The fix is to make the funnel time-aware. The grep windows already know their source file, and every transcript filename and mtime carries a date — so feed that date into each window and make the re-rank prompt prefer the most recent decision, and flag contradictions instead of silently picking one:

Each excerpt is tagged with its session date. If two excerpts
disagree, prefer the most RECENT decision and say so explicitly:
"superseded on <date> by <newer decision>." Never return an older
decision as current without noting it was overridden.

Recency isn’t a nicety here; it’s what separates a memory from a museum. The whole value of mining your own history is that it reflects what you decided last, not what you decided first.

So change the schedule. In your configuration, turn cleanupPeriodDays up to something generous — but not to 0, which on Claude Code disables persistence entirely instead of disabling cleanup, deleting the very thing you’re trying to keep. Then point the skill at the transcript directory and give it a trigger phrase:

---
name: recall
description: Search past session transcripts for prior decisions.
  Use when the user asks "what did we decide about X" or "have we
  hit this before". Fans out a cheap model to grep, expand, re-rank.
---

Now “what did we decide about retries three weeks ago” returns the exchange where you decided it — verbatim, dated, and citable.
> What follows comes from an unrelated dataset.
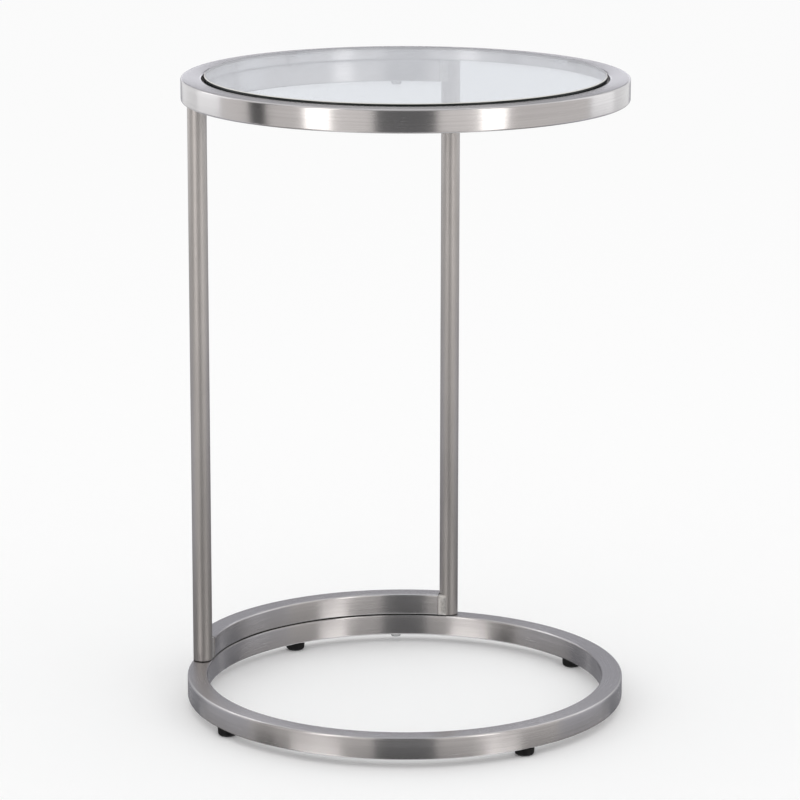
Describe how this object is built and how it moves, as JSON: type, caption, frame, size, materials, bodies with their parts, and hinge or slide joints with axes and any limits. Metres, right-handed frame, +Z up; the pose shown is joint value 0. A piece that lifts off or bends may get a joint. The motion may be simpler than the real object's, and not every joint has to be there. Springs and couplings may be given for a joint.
{
  "type": "side table",
  "caption": "C shaped side table: glass top inset in a ring of bent tube, round posts and arcs at the back, round base ring on domed feet.",
  "frame": {"origin": "on the floor under the centre of the base ring, where the feet stand", "axes": "+Z up, +Y towards the closed back of the C, where the posts and arcs are, +X to the right seen from the open front"},
  "size_m": [0.43, 0.43, 0.6252],
  "materials": {
    "brushed_steel": "satin brushed along the tube",
    "weld_metal": "as welded, lightly dressed",
    "zinc_steel": "bright zinc plate",
    "clear_glass": "clear, polished edge",
    "clear_pad": "clear soft plastic",
    "black_rubber": "matt black"
  },
  "bodies": {
    "frame": {"top_ring": "brushed_steel", "upper_arc": "brushed_steel", "lower_arc": "brushed_steel", "base_ring": "brushed_steel", "post_left": "brushed_steel", "post_right": "brushed_steel", "glass_tab_back": "brushed_steel", "glass_tab_right": "brushed_steel", "glass_tab_front": "brushed_steel", "glass_tab_left": "brushed_steel", "weld_upper_left": "weld_metal", "weld_upper_right": "weld_metal", "weld_lower_left": "weld_metal", "weld_lower_right": "weld_metal", "upper_bolts": "zinc_steel", "upper_washers": "zinc_steel", "upper_inserts": "zinc_steel", "lower_bolts": "zinc_steel", "lower_washers": "zinc_steel", "lower_inserts": "zinc_steel", "glass_pads": "clear_pad", "feet": "black_rubber"},
    "glass": {"glass_top": "clear_glass"}
  },
  "joints": [
    {"name": "glass_lift", "type": "slide", "parent": "frame", "child": "glass", "axis": [0, 0, 1], "range_m": [0, 0.05]}
  ]
}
The agent stops proposing the HTTP-client retry. You stop re-arguing it. The decision, made once, stays made.

When the answer should stop being a search

There’s a boundary worth naming, because recall is the wrong tool past it. If you find yourself querying the same decision every week, the lesson isn’t “I need a faster search” — it’s “this decision should never have been cold storage.” Search is retrieval for the long tail: the hundreds of small calls too numerous to enshrine, each one worth pennies to fetch on the rare occasion it resurfaces. But the handful of decisions you keep re-litigating aren’t the long tail. They’re the head, and the head belongs in rules — written down once in AGENTS.md or CLAUDE.md where the agent reads it on every single turn, no query required.

Think of it as two tiers of memory. Rules are hot memory: always loaded, always in front of the agent, reserved for the conventions it must never violate. Transcript recall is cold memory: enormous, cheap to keep, queried only on demand. The mistake is putting a hot decision in cold storage and paying the retrieval tax forever. When a recall query keeps returning the same snippet, that’s your signal to promote it — copy the decision into your rules and let it stop being a search at all. Recall is how you mine the corpus; rules are how you retire the questions that mining keeps surfacing.

The gap between an agent and an expert was never raw capability. It’s that the expert remembers the meeting and the agent re-opens it. Your past sessions are the meeting minutes. Stop shredding them and start querying them.